● Challenge: Everything from the line containing "clear_scene()" down to the line containing "bpy.data.objects.remove(obj)" is to be returned exactly; include both boundary lines and leave out all others.

● Data block:
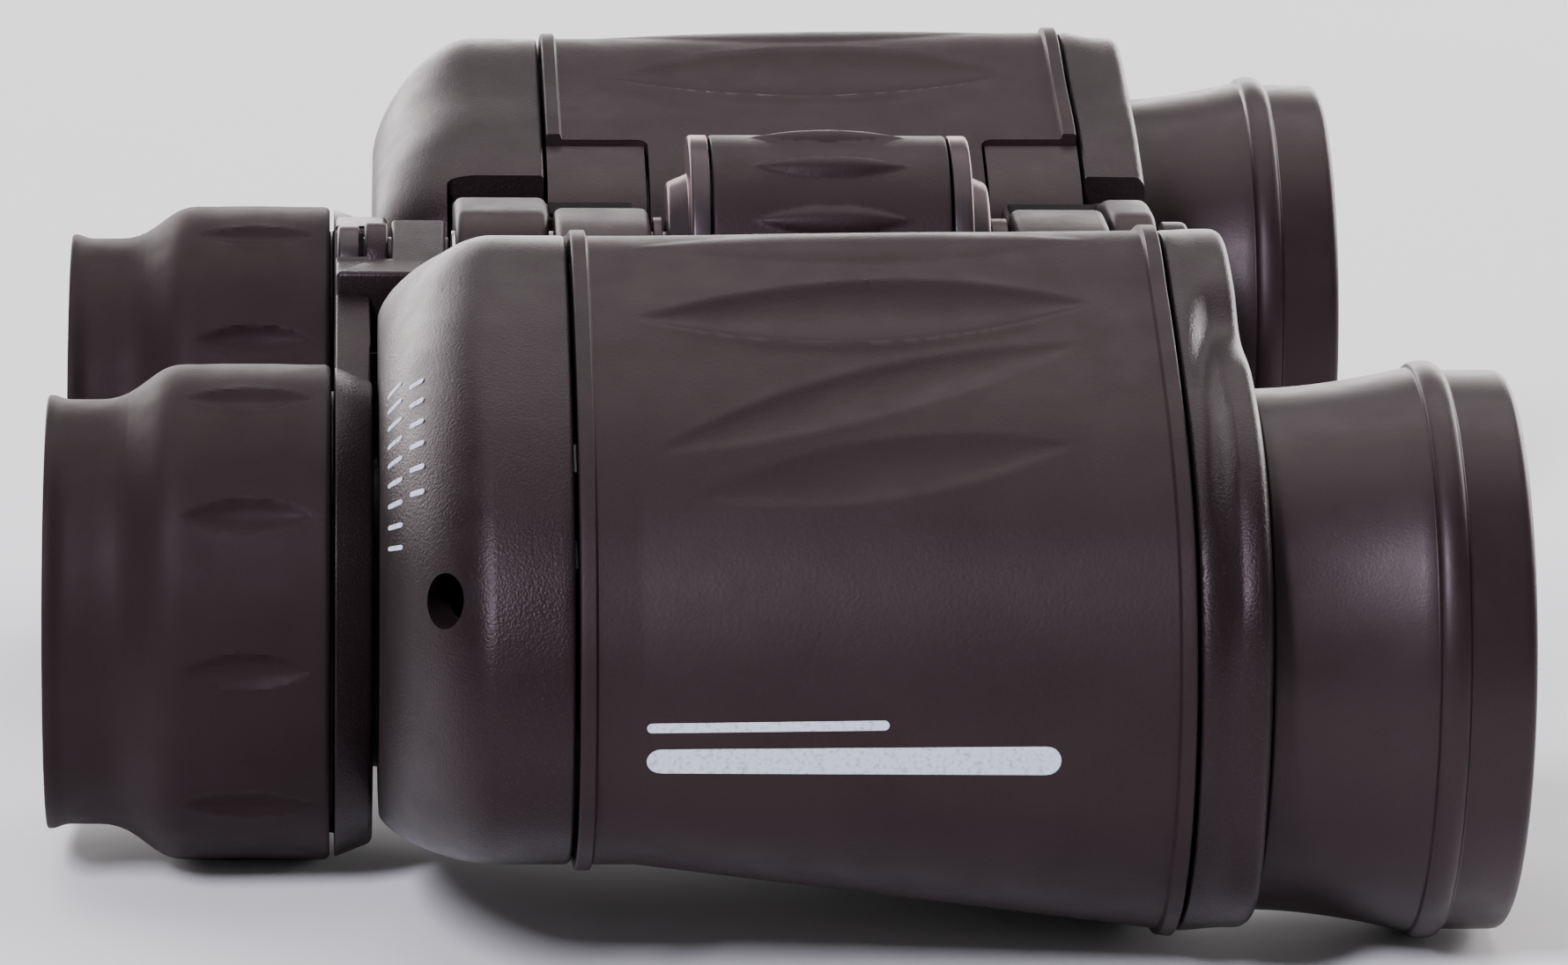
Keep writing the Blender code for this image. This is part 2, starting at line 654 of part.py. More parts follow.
def eyepiece(side, prefix, carriage, ocular, turning):
    """Everything between the arm and the eye on one side."""
    x = side * EYE_X
    tube = ring(prefix + "_eyepiece_tube", EYE_TUBE_R, EYE_TUBE_BORE_R, -44.9, EYE_TUBE_FRONT_Y, x, 0)
    finish(tube, carriage, "plastic")
    finish(bridge_arm(side, prefix + "_bridge_arm"), carriage, "plastic")
    stop = ring(prefix + "_field_stop", CELL_R, STOP_BORE_R, -27.8, -26.6, x, 0, SMALL_STEPS)
    finish(stop, carriage, "metal")
    field = lens(prefix + "_field_lens", CELL_R, -25.2, -22.8, 0.4, 1.2, x, 0)
    finish(field, carriage, "glass")
    cell = ring(prefix + "_ocular_cell", CELL_R, CELL_BORE_R, -47.2, -30.0, x, 0)
    finish(cell, ocular, "metal")
    eye = lens(prefix + "_eye_lens", CELL_BORE_R - LENS_FIT, -44.6, -41.8, 0.5, 1.8, x, 0)
    finish(eye, ocular, "glass")
    kind = "_dioptre_ring" if turning != carriage else "_eyepiece_ring"
    finish(ring(prefix + kind, RING_R, EYE_TUBE_R + RING_FIT, -45.0, -33.9, x, 0), turning, "plastic")
    finish(eyecup(side, prefix + "_eyecup"), turning, "rubber")
    retainer = ring(
        prefix + "_eyecup_retainer", CUP_BORE_R - GAP, RETAINER_BORE_R, CUP_FLOOR_Y + 0.1,
        COLLAR_STEP_Y, x, 0,
    )
    finish(retainer, turning, "plastic")


# ---------------------------------------------------------------- hinge and focus drive

def focus_wheel(name):
    """The wheel's core: two flanges, tapered collars, and a bore for the rod."""
    rear, front, recess = WHEEL_REAR_Y, WHEEL_FRONT_Y, 1.2
    floor_r = 9.4
    socket_r = AXLE_R + 0.2
    bore_r = ROD_R + 0.2
    profile = (
        (7.3, front + COLLAR_LENGTH), (8.0, front), (WHEEL_R - 0.3, front), (WHEEL_R, front - 0.3),
        (WHEEL_R, front - FLANGE_WIDTH), (floor_r, front - FLANGE_WIDTH),
        (floor_r, rear + FLANGE_WIDTH), (WHEEL_R, rear + FLANGE_WIDTH), (WHEEL_R, rear + 0.3),
        (WHEEL_R - 0.3, rear), (8.0, rear), (7.3, rear - COLLAR_LENGTH),
        (socket_r, rear - COLLAR_LENGTH), (socket_r, rear + recess), (bore_r, rear + recess),
        (bore_r, front - recess), (socket_r, front - recess), (socket_r, front + COLLAR_LENGTH),
    )
    return turned(name, profile, 0.0, HINGE_Z, FINE_STEPS)


def hinge():
    """The hinge's axles, washers and cap, the focus wheel and the rod that it drives."""
    z = HINGE_Z
    rings = (
        ("rear_hinge_axle", AXLE_R, ROD_R + 0.3, -24.2, -5.2),
        ("rear_thrust_washer", WASHER_R, AXLE_R + 0.2, -8.6, -7.9),
        ("front_thrust_washer", WASHER_R, AXLE_R + 0.2, 17.6, 18.9),
    )
    for name, outer, bore, rear, front in rings:
        finish(ring(name, outer, bore, rear, front, 0, z, SMALL_STEPS), "right_barrel", "steel")
    finish(rod("front_hinge_axle", AXLE_R, 14.9, 30.7, 0, z, SMALL_STEPS), "right_barrel", "steel")
    cap_profile = ((0, 33.0), (3.6, 33.0), (4.4, 32.2), (4.4, 31.0), (0, 31.0))
    cap = turned("tripod_socket_cap", cap_profile, 0, z, SMALL_STEPS, closed=False)
    finish(cap, "right_barrel", "plastic")
    finish(focus_wheel("focus_wheel_core"), "focus_wheel", "metal")
    grip = ring(
        "focus_wheel_grip", WHEEL_R, GRIP_BORE_R, WHEEL_REAR_Y + FLANGE_WIDTH + 0.2,
        WHEEL_FRONT_Y - FLANGE_WIDTH - 0.2, 0, z, FINE_STEPS,
    )
    finish(grip, "focus_wheel", "rubber")
    rod_profile = (
        (0, 8.0), (ROD_R, 8.0), (ROD_R, -24.4), (HUB_R, -24.4), (HUB_R, -31.0), (0, -31.0),
    )
    finish(turned("focus_rod", rod_profile, 0, z, SMALL_STEPS, closed=False), "right_carriage", "steel")
    screw = rod("bridge_screw", 3.9, -33.0, -31.3, 0, z, SMALL_STEPS)
    boolean(screw, box("bridge_screw_slot", (-5, -34, z - 0.4), (5, -32.3, z + 0.4)))
    finish(screw, "right_carriage", "steel")


# ---------------------------------------------------------------- assembly

def barrel(side, prefix, body):
    finish(body_shell(side, prefix + "_prism_housing"), body, "shell")
    finish(armour(side, prefix + "_armour"), body, "rubber")
    finish(rear_cover(side, prefix + "_rear_cover"), body, "plastic")
    finish(front_plate(side, prefix + "_front_plate"), body, "plastic")
    finish(objective_bell(side, prefix + "_objective_bell"), body, "rubber")
    finish(objective_tube(side, prefix + "_objective_tube"), body, "shell")
    x, z = side * OBJECTIVE_X, OBJECTIVE_Z
    finish(lens(prefix + "_objective_crown", LENS_R, 38.2, 40.0, 1.4, 1.6, x, z), body, "glass")
    finish(lens(prefix + "_objective_flint", LENS_R, 34.6, 37.9, 0.1, -1.4, x, z), body, "glass")
    finish(ring(prefix + "_lens_ring", LENS_R, 14.0, 40.4, 42.2, x, z), body, "metal")
    finish(prism_shelf(side, prefix + "_prism_shelf"), body, "metal")
    for first, where in ((True, "_rear"), (False, "_front")):
        finish(prism(side, prefix + where + "_prism", first), body, "glass")
        finish(prism_clip(side, prefix + where + "_prism_clip", first), body, "steel")


def main():
    barrel(1, "right", "right_barrel")
    barrel(-1, "left", "left_barrel")
    eyepiece(1, "right", "right_carriage", "right_ocular", "right_dioptre")
    eyepiece(-1, "left", "left_carriage", "left_carriage", "left_carriage")
    hinge()


clear_scene()
PARTS = new_collection("binoculars")
CUTTERS = new_collection("cutters")
FRAME = new_empty("binoculars", (0.0, CENTRE_Y, RESTING_HEIGHT))
EMPTIES = {name: new_empty(name, at, FRAME) for name, at in BODIES.items()}
main()
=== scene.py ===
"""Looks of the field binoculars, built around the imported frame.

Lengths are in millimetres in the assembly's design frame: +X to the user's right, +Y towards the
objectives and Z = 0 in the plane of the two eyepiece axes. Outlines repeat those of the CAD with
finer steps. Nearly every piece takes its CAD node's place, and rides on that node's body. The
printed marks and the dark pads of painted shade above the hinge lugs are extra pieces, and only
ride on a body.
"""

import json
import math

import bmesh
import bpy
import numpy as np
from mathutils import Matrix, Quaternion, Vector


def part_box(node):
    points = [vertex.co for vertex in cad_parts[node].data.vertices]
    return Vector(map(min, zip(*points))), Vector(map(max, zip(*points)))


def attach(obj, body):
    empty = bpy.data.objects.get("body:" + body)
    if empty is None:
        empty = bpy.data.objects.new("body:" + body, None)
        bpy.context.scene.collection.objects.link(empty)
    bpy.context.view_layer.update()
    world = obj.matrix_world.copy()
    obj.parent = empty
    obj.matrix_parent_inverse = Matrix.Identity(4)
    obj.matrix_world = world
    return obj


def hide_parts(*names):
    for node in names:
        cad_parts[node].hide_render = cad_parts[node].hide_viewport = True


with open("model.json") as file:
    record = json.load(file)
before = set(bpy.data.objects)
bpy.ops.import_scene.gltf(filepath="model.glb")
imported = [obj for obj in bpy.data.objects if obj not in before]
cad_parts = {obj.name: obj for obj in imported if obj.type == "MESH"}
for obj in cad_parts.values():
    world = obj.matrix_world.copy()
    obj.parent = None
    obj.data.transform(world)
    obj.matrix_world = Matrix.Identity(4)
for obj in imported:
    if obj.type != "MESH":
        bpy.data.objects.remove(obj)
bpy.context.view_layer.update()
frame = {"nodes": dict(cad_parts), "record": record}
RECORD = frame["record"]
BODY_OF = {n: body for body, nodes in RECORD["behaviour"]["bodies"].items() for n in nodes}
SLOT_OF = {row["node"]: row["material_slot"] for row in RECORD["subparts"]}

MM = 0.001


# ---------------------------------------------------------------- places, from the frame

def box_mm(node):
    low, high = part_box(node)
    return low / MM, high / MM


CUP_LOW, CUP_HIGH = box_mm("right_eyecup")
BELL_LOW, BELL_HIGH = box_mm("right_objective_bell")
WHEEL_LOW, WHEEL_HIGH = box_mm("focus_wheel_core")

RIM_Y = 50.0
RISE = (CUP_LOW.z + CUP_HIGH.z) / 2
SHIFT_Y = BELL_HIGH.y - RIM_Y
EYE_X = (CUP_LOW.x + CUP_HIGH.x) / 2
COLLAR_R = (CUP_HIGH.x - CUP_LOW.x) / 2
OBJECTIVE_X = (BELL_LOW.x + BELL_HIGH.x) / 2
OBJECTIVE_Z = (BELL_LOW.z + BELL_HIGH.z) / 2 - RISE
BEAD_R = (BELL_HIGH.x - BELL_LOW.x) / 2
HINGE_Z = (WHEEL_LOW.z + WHEEL_HIGH.z) / 2 - RISE
WHEEL_R = (WHEEL_HIGH.x - WHEEL_LOW.x) / 2

# Eyepieces
LIP_Y = CUP_LOW.y - SHIFT_Y
LIP_R = 16.08
NECK_R = 15.75
COLLAR_REAR_Y = -45.43
COLLAR_FRONT_Y = -33.54
ARM_REAR_Y = -33.2
ARM_FRONT_Y = -30.4
ARM_RING_R = 18.2
SPIGOT_R = 16.4
EYE_TUBE_R = 11.5
EYE_TUBE_BORE_R = 10.2
EYE_TUBE_REAR_Y = -44.9
EYE_TUBE_FRONT_Y = -21.0
CELL_R = 9.9
CUP_FLOOR_Y = -47.4
CUP_BORE_R = 13.8
CUP_SEAT_R = 16.7
CUP_SEAT_Y = -45.3

# Housings
COVER_REAR_Y = -30.0
COVER_DOME_Y = -22.0
ARMOUR_REAR_Y = -16.3
ARMOUR_SLOPE_Y = -12.0
ARMOUR_FRONT_Y = 26.2
PLATE_FRONT_Y = 31.3
ARMOUR_WALL = 1.7
SHELL_WALL = 1.6
COVER_WALL = 1.9
GAP = 0.3
POCKET_X = 22.0
POCKET_FLOOR_Z = 11.5
POCKETS = ((ARMOUR_REAR_Y, -8.2), (18.5, ARMOUR_FRONT_Y))
PAD_INSET = 0.35
NOTCH_X = 17.0
NOTCH_TOP_Z = 25.2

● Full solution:
clear_scene()
PARTS = new_collection("binoculars")
CUTTERS = new_collection("cutters")
FRAME = new_empty("binoculars", (0.0, CENTRE_Y, RESTING_HEIGHT))
EMPTIES = {name: new_empty(name, at, FRAME) for name, at in BODIES.items()}
main()
=== scene.py ===
"""Looks of the field binoculars, built around the imported frame.

Lengths are in millimetres in the assembly's design frame: +X to the user's right, +Y towards the
objectives and Z = 0 in the plane of the two eyepiece axes. Outlines repeat those of the CAD with
finer steps. Nearly every piece takes its CAD node's place, and rides on that node's body. The
printed marks and the dark pads of painted shade above the hinge lugs are extra pieces, and only
ride on a body.
"""

import json
import math

import bmesh
import bpy
import numpy as np
from mathutils import Matrix, Quaternion, Vector


def part_box(node):
    points = [vertex.co for vertex in cad_parts[node].data.vertices]
    return Vector(map(min, zip(*points))), Vector(map(max, zip(*points)))


def attach(obj, body):
    empty = bpy.data.objects.get("body:" + body)
    if empty is None:
        empty = bpy.data.objects.new("body:" + body, None)
        bpy.context.scene.collection.objects.link(empty)
    bpy.context.view_layer.update()
    world = obj.matrix_world.copy()
    obj.parent = empty
    obj.matrix_parent_inverse = Matrix.Identity(4)
    obj.matrix_world = world
    return obj


def hide_parts(*names):
    for node in names:
        cad_parts[node].hide_render = cad_parts[node].hide_viewport = True


with open("model.json") as file:
    record = json.load(file)
before = set(bpy.data.objects)
bpy.ops.import_scene.gltf(filepath="model.glb")
imported = [obj for obj in bpy.data.objects if obj not in before]
cad_parts = {obj.name: obj for obj in imported if obj.type == "MESH"}
for obj in cad_parts.values():
    world = obj.matrix_world.copy()
    obj.parent = None
    obj.data.transform(world)
    obj.matrix_world = Matrix.Identity(4)
for obj in imported:
    if obj.type != "MESH":
        bpy.data.objects.remove(obj)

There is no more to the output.